Research Article: Blocking tombusvirus replication through the antiviral functions of DDX17-like RH30 DEAD-box helicase

Date Published: May 28, 2019

Publisher: Public Library of Science

Author(s): Cheng-Yu Wu, Peter D. Nagy, Savithramma P. Dinesh-Kumar.

http://doi.org/10.1371/journal.ppat.1007771

Abstract

Positive-stranded RNA viruses replicate inside cells and depend on many co-opted cellular factors to complete their infection cycles. To combat viruses, the hosts use conserved restriction factors, such as DEAD-box RNA helicases, which can function as viral RNA sensors or as effectors by blocking RNA virus replication. In this paper, we have established that the plant DDX17-like RH30 DEAD-box helicase conducts strong inhibitory function on tombusvirus replication when expressed in plants and yeast surrogate host. The helicase function of RH30 was required for restriction of tomato bushy stunt virus (TBSV) replication. Knock-down of RH30 levels in Nicotiana benthamiana led to increased TBSV accumulation and RH30 knockout lines of Arabidopsis supported higher level accumulation of turnip crinkle virus. We show that RH30 DEAD-box helicase interacts with p33 and p92pol replication proteins of TBSV, which facilitates targeting of RH30 from the nucleus to the large TBSV replication compartment consisting of aggregated peroxisomes.
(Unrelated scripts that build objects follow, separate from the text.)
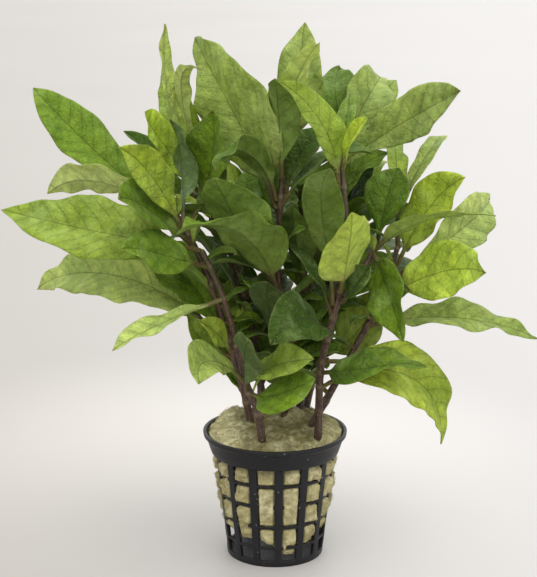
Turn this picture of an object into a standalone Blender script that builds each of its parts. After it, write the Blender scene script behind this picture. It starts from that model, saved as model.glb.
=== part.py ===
"""Potted hygrophila: a bush of leafy stems rooted in rockwool in a black net pot.

Metres, +Z up. The origin is the centre of the pot's underside, and the bush is looked at along +Y.
Each stem is a smooth line of points, and each leaf grows from a height on its stem as one bent blade.
"""

import math

import bmesh
import bpy
from mathutils import Vector, noise

MM = 0.001
GAP = 0.3 * MM

POT_WALL = 1.4 * MM
POT_RIBS = 14
POT_RIB_WIDTH = 3.0 * MM
POT_FRONT_RIB_TURN = math.radians(3.5)
POT_RINGS = (7.7, 16.2, 24.6, 33.1)
POT_RING_HEIGHT = 1.2
POT_BASE_EDGE = 2.5
# Height and outer radius in millimetres, from the base through the rim band to the lip
POT_PROFILE = ((0.0, 18.4), (40.0, 22.9), (40.6, 24.3), (43.5, 25.3), (46.5, 26.2), (47.3, 27.3),
               (49.0, 27.5))

WOOL_CLEARANCE = POT_WALL + 2 * GAP
WOOL_BOTTOM = 12.0 * MM
WOOL_BOTTOM_ROUND = 1.5 * MM
WOOL_SIDE_HEIGHTS = (39.5 * MM, 25.0 * MM)
WOOL_EDGE_TOP = 48.3 * MM
WOOL_EDGE_INSET = 0.5 * MM
WOOL_EDGE_ROUND = 0.8 * MM
WOOL_DOME = 4.2 * MM
WOOL_DOME_SHARES = (0.5, 0.85)
WOOL_DOME_POWER = 3.5
WOOL_TONGUE = Vector((5.0, -14.0, 0.0)) * MM
WOOL_TONGUE_DEPTH = 7.0 * MM
WOOL_TONGUE_SPREAD = 8.0 * MM
WOOL_LUMP = 0.5 * MM
WOOL_LUMP_SIZE = 9.0 * MM
WOOL_STEPS = 18

STEM_FOOT_RADIUS = 1.5 * MM
STEM_TIP_RADIUS = 1.0 * MM
STEM_STEP = 10.0 * MM
STEM_BURIED = 13.0 * MM
STEM_BURIED_LEAN = 0.86
STEM_SMOOTHING = 8
STEM_CAP_MERGE = 0.01 * MM
BORE_PAST_TOP = 6.0 * MM

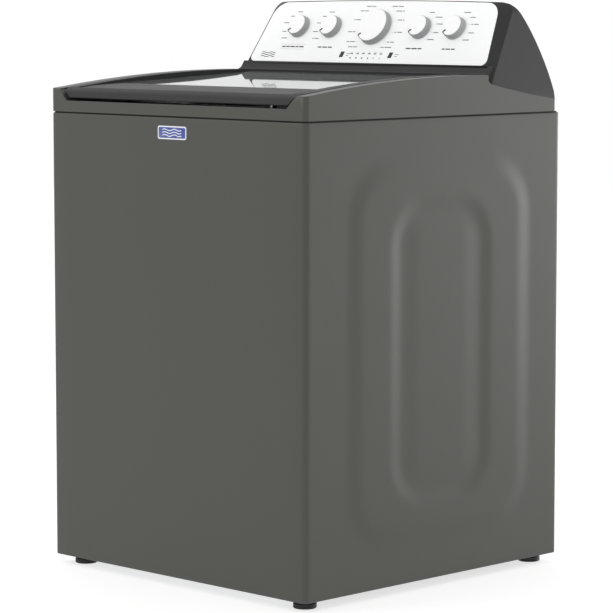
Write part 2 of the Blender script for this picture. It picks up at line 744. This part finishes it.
# %% Lenses
light_lo, light_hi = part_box("indicator_lights")
light_r, lights, lit_from = 1.8, 6, 4
light_u = (spread("indicator_lights", slope)[1] - panel_low) / mm - light_r
light_span = (light_hi.x - light_lo.x) / mm - 2 * light_r
light_x = [light_span * (i / (lights - 1) - 0.5) for i in range(lights)]
for i, x in enumerate(light_x):
    dome = [(light_r - 0.05, -0.2), (light_r - 0.1, 0.05), (light_r * 0.8, 0.25),
            (light_r * 0.4, 0.4), (0.2, 0.44)]
    piece(f"light_lens_{i + 1}",
          *turned(dome, 24, lambda dx, du, h, x=x: on_panel(x + dx, light_u + du, h)),
          "cabinet", "light_clear", lens_dark if i < lit_from else lens_clear)
print("keys at", [[round(c) for c in k] for k in key_places], "lenses at", round(light_u, 1))

# %% [markdown]
# ## Print on the panel
# The words and scales round the knobs are screen printed. They are shown here as plain bars
# and dots of ink of the right length and tone, so the panel reads as a printed one and says
# nothing. An image would be the usual way to print, but real ink has a thickness of a few
# hundredths of a millimetre, and thin raised bars stay sharp at any distance.


# %% Ink marks
def ink(x, u, w, h):
    """A flat bar of ink with round ends."""
    return terraces([(rounded(w, h, h * 0.49, 3), 0.02), (rounded(w, h, h * 0.49, 3), 0.09)],
                    lambda dx, du, out_mm: on_panel(x + dx, u + du, out_mm))


def words(x, u, width, h, into):
    """A label as a few dashes of ink that fill a width about x."""
    left = x - width / 2
    count = max(1, round(width / 13))
    cuts = sorted(rng.uniform(0.25, 0.75) if count == 2 else (k + rng.uniform(-0.2, 0.2)) / count
                  for k in range(1, count))
    for start, stop in zip([0, *cuts], [*cuts, 1]):
        w = width * (stop - start) - 1.6
        into.append(ink(left + width * (start + stop) / 2, u, w, h))


print("a bar of ink has", len(ink(0, 0, 5, 2)[0]), "places")

# %% [markdown]
# The labels sit on a ring round each knob, a dot and a thin lead line in front of each. They
# could be laid out one by one, but a real panel follows a rule, so a rule places them here:
# even steps of angle, outward from the knob, with lengths that vary as words do. The random
# numbers have a fixed seed, so the print is the same each time.

# %% Print the panel
rng = random.Random(7)
grey_ink, dark_ink = [], []
word_h, title_h, title_u, dot, lead_h, frame_h = 1.9, 2.6, 34, 1.0, 0.35, 0.45
title_width = {"knob_soil": 64, "knob_spin": 42, "knob_temperature": 44, "knob_options": 36}
big_angles = [66, 46, 20, -10, -36, -54]
big_angles += [180 - a for a in big_angles]
right_angles, left_angles = [80, 44, 16, -14, -42], [104, 136, 164, 196, 224]
for node, (x, u, base) in knob_places.items():
    big = node == "knob_cycle"
    label_gap = 15 if big else 12
    for a in big_angles if big else right_angles if x > 0 else left_angles:
        ca, sa = math.cos(math.radians(a)), math.sin(math.radians(a))
        side = 1 if ca > 0 else -1
        length = rng.uniform(19, 33) if big else rng.uniform(13, 21)
        reach = base + label_gap
        words(x + reach * ca + side * length / 2, u + reach * sa, length, word_h, grey_ink)
        grey_ink.append(ink(x + (base + 4) * ca, u + (base + 4) * sa, dot, dot))
        lead = (label_gap - 5) * 0.9
        grey_ink.append(ink(x + (base + 5.5) * ca + side * lead / 2, u + reach * sa, lead, lead_h))
    if not big:
        words(x, title_u, title_width[node], title_h, dark_ink)
    if node == "knob_soil":
        for du in (-5.5, 5.5):
            grey_ink.append(ink(x, title_u + du, 68, frame_h))
for x in light_x:
    grey_ink.append(ink(x, light_u + 10, 7.5, 2.6))
    grey_ink.append(ink(x, light_u + 13.2, 5, 0.6))
for x, u in key_places:
    grey_ink.append(ink(x + 17, u + 1.8, 10, 1.3))
    grey_ink.append(ink(x + 15, u - 2.6, 7, 1.3))
wave_left, wave_low, wave_step, wave_h = -296, 11, 4.4, 1.1
for k in range(3):
    line = [(wave_left + x / 2, wave_low + wave_step * k + wave_h * math.sin(x / 7))
            for x in range(0, 81)]
    dark_ink.append(strip(line, 1.6, on_panel, 0.02, 0.1))
piece("panel_print", *gather(grey_ink), "cabinet", "panel_white", print_grey)
piece("panel_titles", *gather(dark_ink), "cabinet", "panel_white", print_dark)
print("ink marks", len(grey_ink) + len(dark_ink))

# %% [markdown]
# ## Dark band under the panel
# Between the white panel and the hinge line the console has a darker, shinier moulding with
# a shallow groove along it. It could be cut into the housing, but a separate strip keeps the
# change of finish crisp: a profile pulled across the console and sunk at both ends.

# %% Console band
panel_lo, panel_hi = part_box("control_panel")
band_half = panel_hi.x / mm + 8
band_profile = [(-0.9, 0.0), (-0.9, 0.55), (-1.3, 0.9), (-7, 0.75), (-7.6, 0.35), (-8.2, 0.75),
                (-13.6, 0.9), (-14.6, 0.5), (-14.9, 0.05)]
stations = [-band_half, -band_half + 1, 0, band_half - 1, band_half]
shrink = [0.2, 1, 1, 1, 0.2]
points = [on_panel(x, u, h * s) for x, s in zip(stations, shrink) for u, h in band_profile]
n = len(band_profile)
faces = [(j * n + i, (j + 1) * n + i, (j + 1) * n + i + 1, j * n + i + 1)
         for j in range(len(stations) - 1) for i in range(n - 1)]
piece("console_band", points, faces, "cabinet", "charcoal_plastic", band_gloss)
print("band", round(2 * band_half), "mm wide")

# %% [markdown]
# ## Levelling feet
# A foot is a moulded rubber pad on a threaded steel stem. The pad has a shallow waist and a
# worn lower edge, both in one turned profile. A true screw thread would take a helix, and
# here, where only its upper turns can be seen, a row of fine rings does the same work.

# %% Feet
for i in range(1, 5):
    node = f"levelling_foot_{i}"
    lo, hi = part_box(node)
    cx, cy = (lo.x + hi.x) / 2, (lo.y + hi.y) / 2
    pad_r = (hi.x - lo.x) / 2 / mm

    def foot_place(dx, dy, h, cx=cx, cy=cy):
        return Vector((cx + dx * mm, cy + dy * mm, lo.z + h * mm))

    pad = [(pad_r - 4, 0), (pad_r - 1.6, 0.2), (pad_r - 0.4, 1.2), (pad_r, 3), (pad_r - 0.2, 4.2),
           (pad_r - 0.8, 4.9), (pad_r - 0.8, 5.5), (pad_r - 0.2, 6.1), (pad_r, 7.6),
           (pad_r - 0.6, 10), (pad_r - 2.4, 11), (5, 11.2)]
    piece(node + "_pad", *turned(pad, 64, foot_place), f"foot_{i}", "foot_black", rubber, [node])
    top = (hi.z - lo.z) / mm
    thread = [(5 - 0.45 * (k % 2), 11 + k * 0.8) for k in range(int((top - 12) / 0.8))]
    thread += [(4.2, top - 0.4), (3.6, top)]
    piece(node + "_stem", *turned(thread, 24, foot_place), f"foot_{i}", "foot_black", zinc, [node])
print("foot pads", round(2 * pad_r), "mm across")

# %% [markdown]
# ## Keeping CAD parts as they are
# Brackets, screws, pulleys and tub parts already have their right shape. Real edges are never
# knife sharp, and modelling every radius again would only risk the fit. So each part gets a
# weld, a clean-up of flat triangles and a small bevel as modifiers, which leave its own mesh
# alone, and its finish goes into the first slot.


# %% Dress carried-over parts
def soften(obj, width, segments=2, angle=32):
    """Rounded edges on a part as modifiers."""
    weld = obj.modifiers.new("weld", "WELD")
    weld.merge_threshold = 2e-6
    flat = obj.modifiers.new("flat", "DECIMATE")
    flat.decimate_type = "DISSOLVE"
    flat.angle_limit = math.radians(0.6)
    bevel = obj.modifiers.new("edges", "BEVEL")
    bevel.width = width
    bevel.segments = segments
    bevel.limit_method = "ANGLE"
    bevel.angle_limit = math.radians(angle)
    bevel.use_clamp_overlap = True
    bevel.harden_normals = False
    obj.data.shade_smooth()
    smooth = obj.modifiers.new("even", "WEIGHTED_NORMAL")
    smooth.keep_sharp = True


def dress(names, mat, width=0.0):
    """Put a finish, and rounded edges if width is given, on CAD nodes."""
    for name in names:
        obj = frame["nodes"][name]
        obj.data.materials.clear()
        obj.data.materials.append(mat)
        if width:
            soften(obj, width)


print("bevel softens edges sharper than 32 degrees")

# %% [markdown]
# One list says it all: which finish, how wide the soft edge is in millimetres, and which
# parts. A part that is stood for by a new piece still gets its finish, so that nothing is left
# grey if it ever shows. Thin springs, rods and the drilled basket keep their own edges, for a
# bevel on so many small faces would cost more than it shows.

# %% Finish list
corners, rods, springs, feet = (
    [f"{part}_{i}" for i in range(1, 5)]
    for part in ("corner_bracket", "suspension_rod", "suspension_spring", "levelling_foot"))
for mat, width, names in (
        (steel_sheet, 0.4, ["rear_panel", "front_brace", "rear_brace", "console_back_cover"]),
        (steel_sheet, 0.4, corners),
        (zinc, 0.3, ["lock_nuts", "cabinet_screws", "lid_hinge_pins", "lid_strike"]),
        (zinc, 0.3, ["tub_bearing"]),
        (zinc, 0, [*rods, *springs, "motor_pulley"]),
        (paint, 0, ["cabinet_shell"]),
        (paint, 2.4, ["top_cover"]),
        (charcoal, 1.2, ["console_housing", "lid_frame"]),
        (panel_white, 0.3, ["control_panel"]),
        (knob_face, 0, knobs),
        (black_plastic, 0, ["start_button", "power_button", "indicator_lights"]),
        (black_plastic, 0.3, ["selector_switches", "lid_lock"]),
        (rubber, 0, feet),
        (rubber, 0.4, ["drain_grommet", "cord_gland", "drive_belt"]),
        (badge_blue, 0, ["badge"]),
        (board_green, 0.2, ["control_board"]),
        (white_moulding, 0.6, ["inlet_valve", "fill_spout", "hinge_bushes"]),
        (tub_moulding, 1.0, ["outer_tub", "tub_ring", "balance_ring"]),
        (stainless, 0, ["basket"]),
        (cast, 1.5, ["gearcase"]),
        (motor_black, 1.0, ["drive_motor", "drain_pump", "drive_pulley"]),
        (agitator_moulding, 2.0, ["agitator"]),
        (cap_blue, 1.0, ["softener_cap"]),
        (glass, 0.6, ["lid_glass"])):
    dress(names, mat, width * mm)
print("dressed", len(frame["nodes"]), "nodes")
Enrichment of RH30 in the nucleus via fusion with a nuclear retention signal at the expense of the cytosolic pool of RH30 prevented the re-localization of RH30 into the replication compartment and canceled out the antiviral effect of RH30. In vitro replicase reconstitution assay was used to demonstrate that RH30 helicase blocks the assembly of viral replicase complex, the activation of the RNA-dependent RNA polymerase function of p92pol and binding of p33 replication protein to critical cis-acting element in the TBSV RNA. Altogether, these results firmly establish that the plant DDX17-like RH30 DEAD-box helicase is a potent, effector-type, restriction factor of tombusviruses and related viruses. The discovery of the antiviral role of RH30 DEAD-box helicase illustrates the likely ancient roles of RNA helicases in plant innate immunity.

Partial Text

Positive-stranded (+)RNA viruses replicate inside cells and depend on many co-opted cellular factors to complete their infection cycle. These viruses build elaborate membranous viral replication compartments, consisting of viral replication proteins, viral RNAs and recruited host factors, in the cytosol of the infected cells. The hijacked host factors participate in all steps of RNA virus replication, including the assembly of membrane-bound viral replicase complexes (VRCs), viral RNA-dependent RNA polymerase (RdRp) activation and viral RNA synthesis. The growing list of co-opted host factors facilitating VRC assembly includes translation initiation and elongation factors, protein chaperones, RNA-modifying enzymes, SNARE and ESCRT proteins, actin network, and lipids [1–9]. Many (+)RNA viruses extensively rewire metabolic pathways, remodel subcellular membranes and take advantage of intracellular trafficking.

DEAD-box RNA helicases are the most numerous among RNA helicases [33,37]. They are involved in all facets of RNA processes in cells. RNA viruses and retroviruses also usurp several DEAD-box helicases to facilitate their replication and other viral processes during infection [70,71]. However, the host also deploys DEAD-box helicases to inhibit RNA virus replication [70,72]. Accordingly, in this work we present several pieces of evidence that the DDX17-like RH30 DEAD-box helicase restricts tombusvirus replication, including the peroxisomal replicating TBSV and CNV and the mitochondrial-replicating CIRV in yeast and plants, and the more distantly related TCV and RCNMV and the unrelated TMV in plants. On the contrary, knock-down of RH30 enhances the replication of these three tombusviruses in N. benthamiana or the related TCV in RH30 knock-out lines of Arabidopsis. On the other hand, the helicase core mutant RH30 can only partially inhibit tombusvirus replication in plants or in vitro, suggesting that the helicase function of RH30 is needed for its full antiviral activity.